The closer you look, the more it seems that the top 100 are most out of step. Big liquid stocks have borne most of the £1 billion-a-month selling by pension funds, only recently fully countered by the rash of foreign takeovers. But the main reason is that key sectors have strikingly low ratings.
The most logical of these are the oil and gas companies, one fifth of the index, which trade near to ten times latest earnings. Analysts know that price-inflated profits in this cyclical industry must come back as oil prices fall, or even if prices merely stop rising. Maybe, but it does seem possible that the oil sector will be more like housebuilding shares, anticipating a downturn that keeps being put off.

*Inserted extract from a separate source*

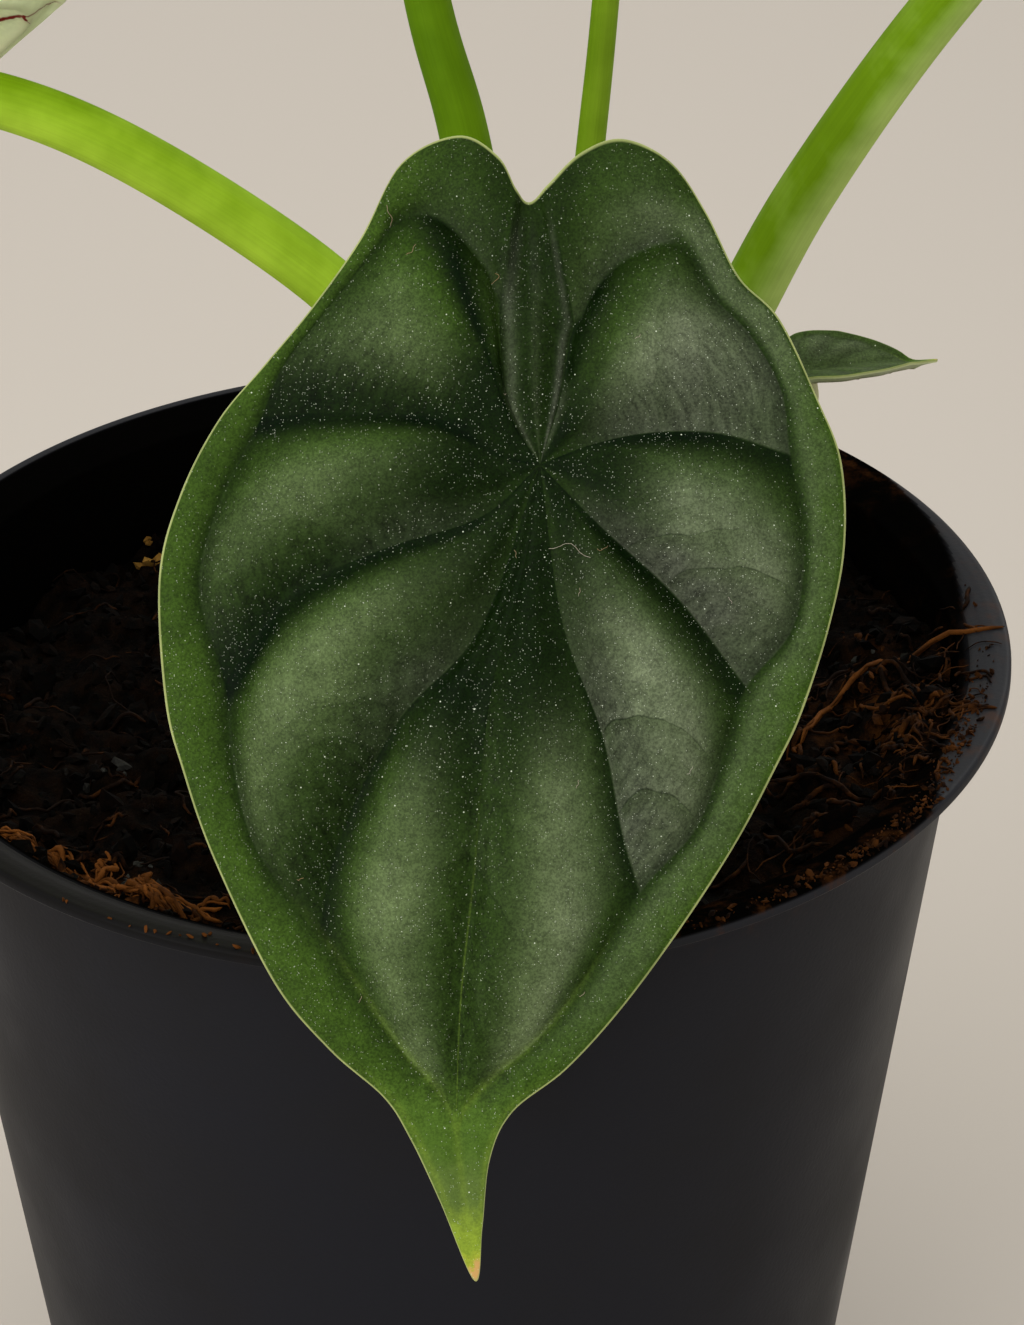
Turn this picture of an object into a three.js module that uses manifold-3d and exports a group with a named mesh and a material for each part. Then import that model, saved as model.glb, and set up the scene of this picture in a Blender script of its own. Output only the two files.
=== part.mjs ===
import * as THREE from 'three';
import { mergeVertices } from 'three/addons/utils/BufferGeometryUtils.js';
import Module from 'manifold-3d';

// A potted dragon scale alocasia: six leaves on arching petioles that rise from one short
// rhizome in a nursery pot of peat and coir. Sizes are millimetres and +Z is up. The origin
// is the middle of the pot's flat base, and the main leaf hangs over the rim towards -Y.

const wasm = await Module();
wasm.setup();

const gap = 0.3; // left between pieces that touch

const potSize = {
  height: 108,
  rimRadius: 60,
  wallTopRadius: 55.6,
  baseRadius: 39.2,
  wall: 1.1,
  floor: 1.6,
  flangeThickness: 1.4,
  edgeRounding: 0.5,
  sides: 44,
};
const drainage = { count: 8, ring: 27, radius: 3.5, sides: 12 };

const soilSize = {
  meanHeight: 99.5,
  riseToRight: 0.05,
  riseToFront: 0.05,
  lump: 1.1,
  rings: [0, 12, 21, 30, 39, 47, 52],
  clumps: 16,
  fibres: 18,
  seed: 7,
};

const rhizomeSize = { x: 12, y: 8, bottom: 84, top: 101.5, radius: 11.6, sides: 20 };
const crown = { ring: 6.4, footHeight: 97.5 };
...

There is less sense in the low ratings of banks, which make up another fifth of the FTSE 100. They traditionally had low p/e ratios because of an accident-prone past. But is 12 times 2005 earnings too cautious for a sector that analysts expect to raise profits by about 8 per cent this year and next? Banks also offer dividend yields averaging 4 per cent, with good prospects for higher payouts in many cases.
After a poor year, telecoms groups — shrunk to about 7 per cent of the top 100 after recent takeovers — are trading at about 12 times last year’s earnings and yield an average of 4 per cent. But profits should edge up this year and grow a bit in 2007. More attractively, there is scope for top companies to raise dividends.
Nearly half the market value of the FTSE 100 is therefore in unusually low-rated sectors. These offer some good value but suggest that the benchmark for mainstream businesses is probably nearer 16 times earnings, with a yield of, say, 2.7 per cent, which just fits Tesco, this week’s best blue chip. Some constituents of the FTSE 250 still look fevered. Not every company will be taken over by foreigners.